In a January 2008 email memo to Albert Yates, Democrat political strategist Dominic DelPapa detailed how the party planned to spend nearly $12 million to topple key Colorado Republicans like U.S. Senate candidate Bob Schaffer and Rep. Marilyn Musgrave. The memo boasted, among other things, that the strategy would “define Schaffer/foot on throat.” And indeed, Democrat Mark Udall defeated Schaffer in a U.S. Senate race by a margin of 52.8% to 42.5%, giving Democrats control of both Colorado Senate seats for the first time since 1979. Musgrave, meanwhile, lost her House race to Democrat Betsy Markey by a 12-percentage-point margin, and she later attributed the defeat to “vicious attacks and lies” by the Democrats. And in the 2008 presidential race, Barack Obama handily defeated John McCain by 8.6 percentage points in Colorado – fully 13.3 points better than John Kerry’s Colorado performance in 2004.

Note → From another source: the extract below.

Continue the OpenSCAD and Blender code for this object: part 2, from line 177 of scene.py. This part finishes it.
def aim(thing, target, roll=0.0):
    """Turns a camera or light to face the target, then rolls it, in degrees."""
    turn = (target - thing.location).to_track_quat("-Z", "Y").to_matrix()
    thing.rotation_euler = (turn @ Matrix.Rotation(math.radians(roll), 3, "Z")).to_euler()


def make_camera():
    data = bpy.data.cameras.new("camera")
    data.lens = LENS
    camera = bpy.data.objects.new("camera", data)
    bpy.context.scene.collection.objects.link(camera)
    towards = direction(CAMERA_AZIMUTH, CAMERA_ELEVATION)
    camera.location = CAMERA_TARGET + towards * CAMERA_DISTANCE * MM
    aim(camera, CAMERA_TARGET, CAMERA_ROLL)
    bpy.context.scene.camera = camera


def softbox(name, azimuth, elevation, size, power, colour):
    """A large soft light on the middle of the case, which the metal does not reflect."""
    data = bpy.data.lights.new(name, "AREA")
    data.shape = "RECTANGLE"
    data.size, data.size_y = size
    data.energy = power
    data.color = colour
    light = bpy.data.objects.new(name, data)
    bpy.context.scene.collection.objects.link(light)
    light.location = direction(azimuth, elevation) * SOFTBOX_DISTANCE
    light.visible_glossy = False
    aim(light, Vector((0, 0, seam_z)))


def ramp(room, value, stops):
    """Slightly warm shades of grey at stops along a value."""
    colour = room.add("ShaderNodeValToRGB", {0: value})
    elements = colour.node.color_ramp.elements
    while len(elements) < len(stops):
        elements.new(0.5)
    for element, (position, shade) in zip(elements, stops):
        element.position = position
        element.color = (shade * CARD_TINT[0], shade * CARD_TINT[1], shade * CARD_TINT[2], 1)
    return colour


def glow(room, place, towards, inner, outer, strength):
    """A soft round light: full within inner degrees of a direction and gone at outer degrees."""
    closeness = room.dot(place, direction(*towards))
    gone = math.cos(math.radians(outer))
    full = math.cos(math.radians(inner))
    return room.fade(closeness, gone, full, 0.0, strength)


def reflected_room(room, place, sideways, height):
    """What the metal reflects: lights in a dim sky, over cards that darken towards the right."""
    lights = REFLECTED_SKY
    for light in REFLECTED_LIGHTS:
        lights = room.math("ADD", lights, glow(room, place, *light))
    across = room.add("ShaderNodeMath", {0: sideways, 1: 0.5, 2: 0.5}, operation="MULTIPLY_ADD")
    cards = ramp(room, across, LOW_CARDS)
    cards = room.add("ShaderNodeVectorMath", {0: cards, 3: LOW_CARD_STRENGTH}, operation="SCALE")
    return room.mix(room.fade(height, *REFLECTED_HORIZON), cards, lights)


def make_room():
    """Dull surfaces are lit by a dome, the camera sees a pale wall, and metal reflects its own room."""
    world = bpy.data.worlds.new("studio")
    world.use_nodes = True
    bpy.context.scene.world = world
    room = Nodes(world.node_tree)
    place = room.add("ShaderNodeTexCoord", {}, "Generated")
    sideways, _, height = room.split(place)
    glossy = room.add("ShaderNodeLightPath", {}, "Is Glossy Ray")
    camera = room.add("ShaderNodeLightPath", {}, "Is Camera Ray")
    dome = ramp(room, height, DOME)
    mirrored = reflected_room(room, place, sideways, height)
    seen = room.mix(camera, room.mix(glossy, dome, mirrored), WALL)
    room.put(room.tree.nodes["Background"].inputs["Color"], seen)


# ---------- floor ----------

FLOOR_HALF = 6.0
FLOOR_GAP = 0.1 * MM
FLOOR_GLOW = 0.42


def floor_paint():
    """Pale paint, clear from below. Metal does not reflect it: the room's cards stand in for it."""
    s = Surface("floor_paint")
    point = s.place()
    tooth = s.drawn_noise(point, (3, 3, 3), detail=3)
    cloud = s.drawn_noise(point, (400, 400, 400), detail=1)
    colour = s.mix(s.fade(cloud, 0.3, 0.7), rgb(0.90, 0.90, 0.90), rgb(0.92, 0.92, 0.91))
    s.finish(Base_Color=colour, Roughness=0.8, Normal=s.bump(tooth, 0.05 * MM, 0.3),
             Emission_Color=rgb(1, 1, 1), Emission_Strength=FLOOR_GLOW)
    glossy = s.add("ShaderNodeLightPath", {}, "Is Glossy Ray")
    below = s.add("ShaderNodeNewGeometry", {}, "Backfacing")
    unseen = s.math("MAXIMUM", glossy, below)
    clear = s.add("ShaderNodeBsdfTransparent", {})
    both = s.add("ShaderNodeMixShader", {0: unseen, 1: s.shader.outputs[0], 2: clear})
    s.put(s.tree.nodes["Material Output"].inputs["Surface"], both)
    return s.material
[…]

As Independence Institute founder John Andrews observed in 2008, “Colorado is being used as a test bed for a swarm offense by Democrats and liberals to put conservatives and Republicans on defense as much as possible.” Meanwhile, Colorado’s Democratic House speaker, Andrew Romanoff, stated with great satisfaction: “The wind’s at our back here.”

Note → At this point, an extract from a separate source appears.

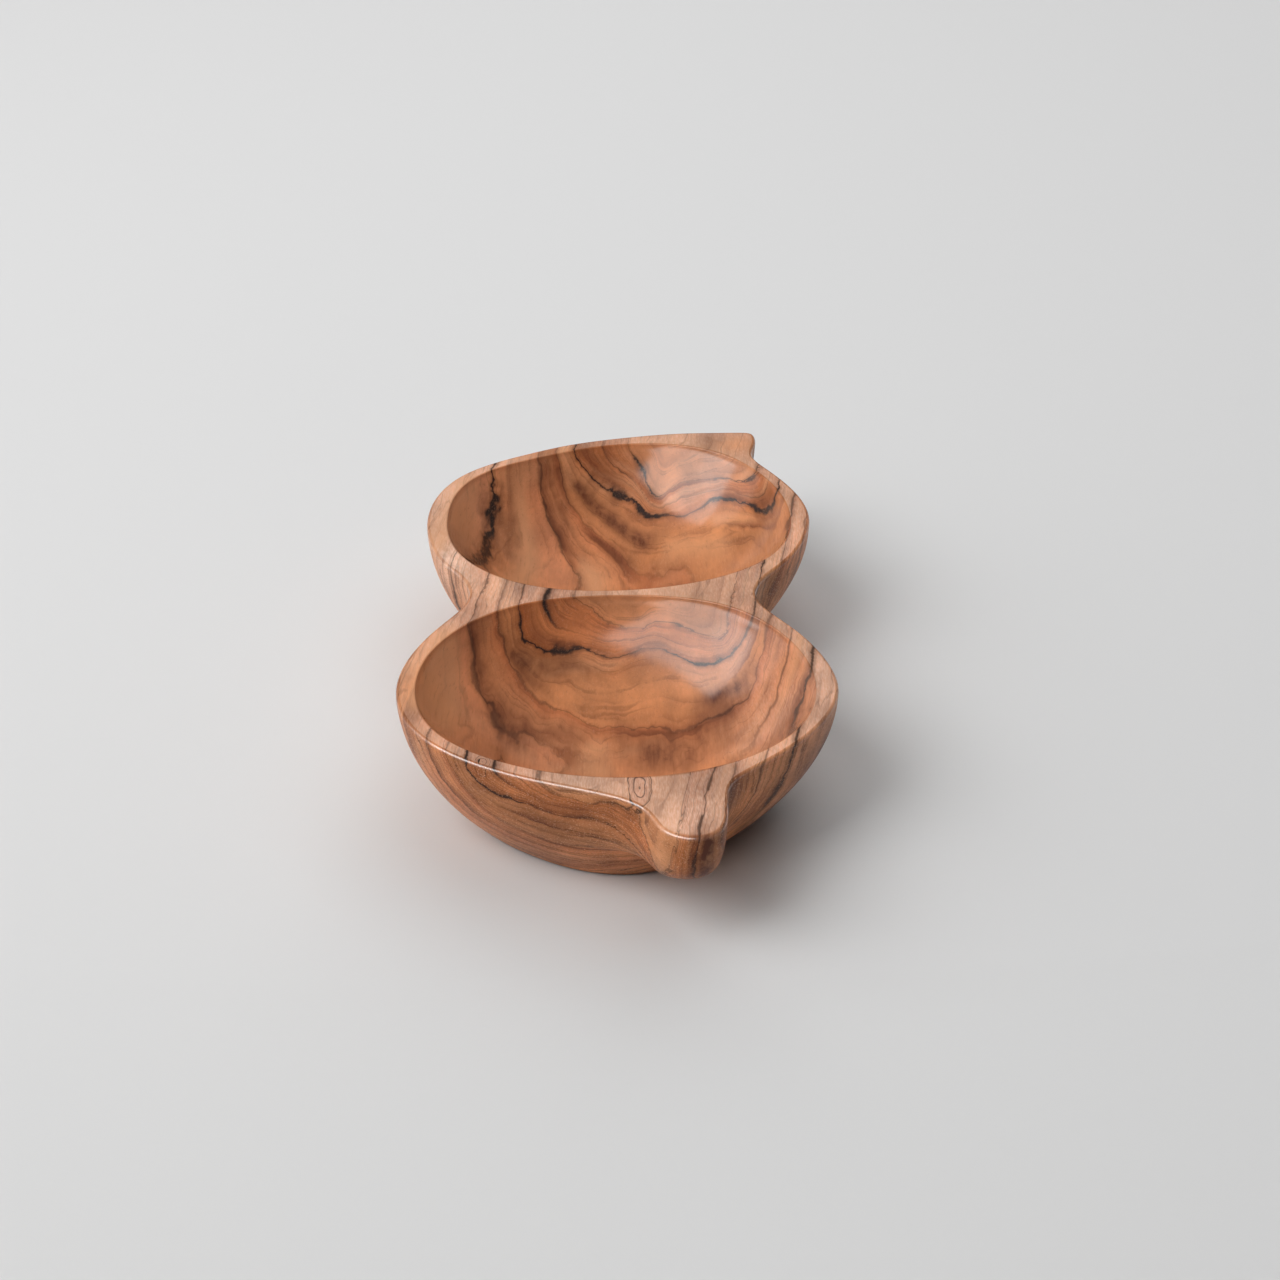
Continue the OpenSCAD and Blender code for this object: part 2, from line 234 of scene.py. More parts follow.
def bowlSurfaces():
    # every surface of the bowl as a grid of points, in mm. Outside: at height z the outline runs
    # from base to wall by the share 1 - (1 - z / height)^2, plus the tips' share of rim less
    # wall. Hollows: the compartment's outline times sin^(2/p), at a depth times cos^(2/p).
    # Rims and bases: straight lines between two rings.
    b = bowl
    height, edge = b["height"], b["outerEdge"]
    wall, rim, base, nearY, farY, right, left = bowlOutlines()
    count = len(rim)
    # places along the outline at even steps of length, with one at each side of the waist
    fine = np.linspace(right, right + count, count * 60 + 1)
    paces = sum(np.linalg.norm(np.diff(splineAt(c, fine), axis=0), axis=1) for c in (wall, rim))
    length = np.append(0, np.cumsum(paces))
    turnAt = np.interp(left, fine, length)
    stops = np.concatenate([np.linspace(0, turnAt, b["farSteps"] + 1)[:-1],
                            np.linspace(turnAt, length[-1], b["nearSteps"] + 1)[:-1]])
    u = np.interp(stops, length, fine)

    def outline(z):
        lean = 1 - (1 - z / height) ** 2
        return splineAt(base + (wall - base) * lean + (rim - wall) * tipShare(z), u)

    # the outside, base to rim: eased foot, wall with the tips growing out of it, rounded edge
    turn = np.radians(np.linspace(0, 90, b["edgeLevels"] + 1))
    foot = b["footEdge"]
    rows = [(foot * (1 - math.cos(t)), foot * (1 - math.sin(t))) for t in turn[:-1]]
    steps = np.linspace(0, 1, b["wallLevels"] + 1)[:-1]
    rows += [(foot + (height - edge - foot) * s, 0) for s in steps]
    rows += [(height - edge + edge * math.sin(t), edge * (1 - math.cos(t))) for t in turn]
    outside = np.stack([np.column_stack([drawnIn(outline(z), inset), np.full(len(u), z)])
                        for z, inset in rows])

    def lobeRing(ring, side):
        # one lobe's share of a ring of the outside, closed by a straight line over the waist
        split = b["farSteps"]
        part = ring[: split + 1] if side == "far" else np.concatenate([ring[split:], ring[:1]])
        share = np.linspace(0, 1, b["webSteps"] + 1)[1:-1, None]
        return np.concatenate([part, part[-1] * (1 - share) + part[0] * share])

    flatWall = np.column_stack([splineAt(wall, u), np.full(len(u), height)])
    surfaces = {"outside": outside}
    for side, y in (("near", nearY), ("far", farY)):
        outer = lobeRing(outside[-1], side)
        footRing = lobeRing(outside[0], side)
        # the hollow's points face the outline's, by their angle about the lobe's middle
        guide = lobeRing(flatWall, side)[:, :2] - [0, y]
        angle = np.unwrap(np.arctan2(guide[:, 1], guide[:, 0]))
        ovals = lobePoints(y, b[side + "Width"], b[side + "Length"], b[side + "Reach"],
                           np.arange(0, 360, 30), np.zeros(12), np.full(12, 30))
        dense = splineAt(ovals, np.linspace(0, 12, 2401)[:-1])
        bearing = np.unwrap(np.arctan2(dense[:, 1] - y, dense[:, 0]))
        reach = np.linalg.norm(dense - [0, y], axis=1)
        start = bearing[0]
        whole = 2 * np.pi
        reachAt = np.interp(np.mod(angle - start, whole), np.append(bearing, start + whole) - start,
                            np.append(reach, reach[0]))
        curve = np.stack([np.cos(angle), np.sin(angle)], -1) * reachAt[:, None] + [0, y]
        size = len(curve)

        def level(points, z):
            return np.column_stack([points, np.full(size, z)])

        # eased inner edge, then the hollow: depth and width follow |x|^p + |z|^p = 1, and the
        # width also narrows evenly with the depth
        ease = b["innerEdge"]
        rings = [level(drawnIn(curve, -ease * (1 - math.sin(t))), height - ease * (1 - math.cos(t)))
                 for t in turn]
        power = 2 / b["hollowPower"]
        for t in np.radians(np.linspace(90, 0, b["hollowLevels"] + 1)[1:]):
            drop = math.cos(t) ** power
            out = math.sin(t) ** power * (1 - b["hollowLean"] * drop)
            rings.append(level((curve - [0, y]) * out + [0, y], height - b["hollowDepth"] * drop))
        surfaces[side + "Hollow"] = np.stack(rings)
        # the flat rim: straight lines from the outer edge to the inner, closer at both ends
        share = (1 - np.cos(np.linspace(0, np.pi, b["rimColumns"] + 1))) / 2
        share = share[:, None, None]
        surfaces[side + "Rim"] = outer * (1 - share) + rings[0] * share
        # the base: the foot's ring drawn in to the lobe's middle
        share = np.linspace(0, 1, b["baseColumns"] + 1)[:, None, None]
        surfaces[side + "Base"] = np.array([0, y, 0]) * share + footRing * (1 - share)
    edge = splineAt(rim, u)
    box = (edge.min(0) + edge.max(0)) / 2
    return surfaces, np.array([box[0], box[1], 0])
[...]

During the 2008 and 2010 elections, Democrats spent approximately 70 percent of the $23 million which was spent by all 527s combined. Gill and Stryker were among the leading individual donors.

Despite the fact that there were fewer Democrats registered to vote in Colorado than Republicans, Democrats by 2009 managed to control the governorship, both chambers of the state legislature, both U.S. Senate seats, and five of the state’s seven U.S. House seats. By 2010, the Colorado Model had achieved, for Democrats, all seven of the “capacities” — as identified and described by Fred Barnes of The Weekly Standard – normally “required to drive a successful political strategy and keep it on offense.” Those were the capacities to:

  1. “generate intellectual ammunition”
  2. “pursue investigations”
  3. “mobilize for elections”
  4. “fight media bias”
  5. “pursue strategic litigation”
  6. “train new leaders”
  7. “sustain a presence in the new media”

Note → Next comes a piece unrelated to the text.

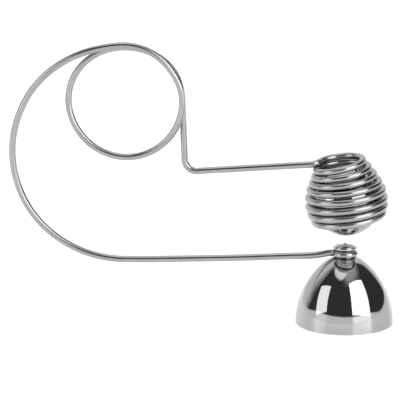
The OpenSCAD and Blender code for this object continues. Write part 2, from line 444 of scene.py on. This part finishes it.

In March 2009, state representative Robert Witwer summarized the Democrats’ stunning political revolution in Colorado as such:

“In hindsight, what Colorado Democrats did was as simple as it was effective. First, they built a robust network of nonprofit entities to replace the Colorado Democratic party, which had been rendered obsolete by campaign-finance reform. Second, they raised historic amounts of money from large donors to fund these entities. Third, they developed a consistent, topical message. Fourth, and most important, they put aside their policy differences to focus on the common goal of winning elections…. In a larger sense, this is also a story about the unintended consequences of campaign-finance reform. In 2002, Congress passed McCain-Feingold. That same year, Colorado citizens enacted Amendment 27, a constitutional amendment that capped state-legislative contributions at $400 per donor. By lowering the amounts candidates could raise and spend, these laws effectively took message control out of the hands of candidates and handed it to outsiders…. Republicans didn’t just lack a compelling message; they lacked unity. While Democratic donors and organizations set aside their differences and gathered around a table, Republicans were busy tearing one another apart in acrimonious primaries.”

By 2012, liberal Super PAC contributions exceeded conservative contributions by a ratio of 150 to 1 ($4.24 million to $28,644).

The Colorado Model continued to flourish for Democrats throughout the 2010s, as evidenced by the election victories of Senator Michael Bennet (2010 & 2016) and Governors John Hickenlooper (2010 & 2014) and Jared Polis (2018). Barack Obama and Hillary Clinton, meanwhile, captured popular-vote majorities in the presidential races of 2012 and 2016, respectively.

The Colorado Model hit a relatively small speed bump in 2014, when, as PhilanthropyRoundtable.org has noted: “The Coors Foundation … worked to help Colorado conservatives learn from the progressives’ success, and in the deep-red 2014 election, Republicans finally reclaimed one of the two U.S. Senate seats in Colorado. But the other Senate seat and three of the seven House seats remained with Democrats. The incumbent Democrat governor won a tight re-election. Republicans narrowly took control of the state Senate, and they pared down Democrat control of the state Assembly from 37-28 to 34-31.”

But when Colorado Democrats recaptured the state attorney general and secretary-of-state offices in 2018, the party held total control over the state government for the first time since 1938. Independent Institute president Jon Caldara noted in 2019 that Democrats had capitalized off of their own prudent spending while Republicans continued to implode: “It took [the Democrats] 12, 15 years and they now have complete control of the state. They invested more money, but they invested it much more wisely. Instead of just chasing candidates, they built infrastructure…. Republicans in Colorado continued to put their money on racehorses, while the left just bought the race track.”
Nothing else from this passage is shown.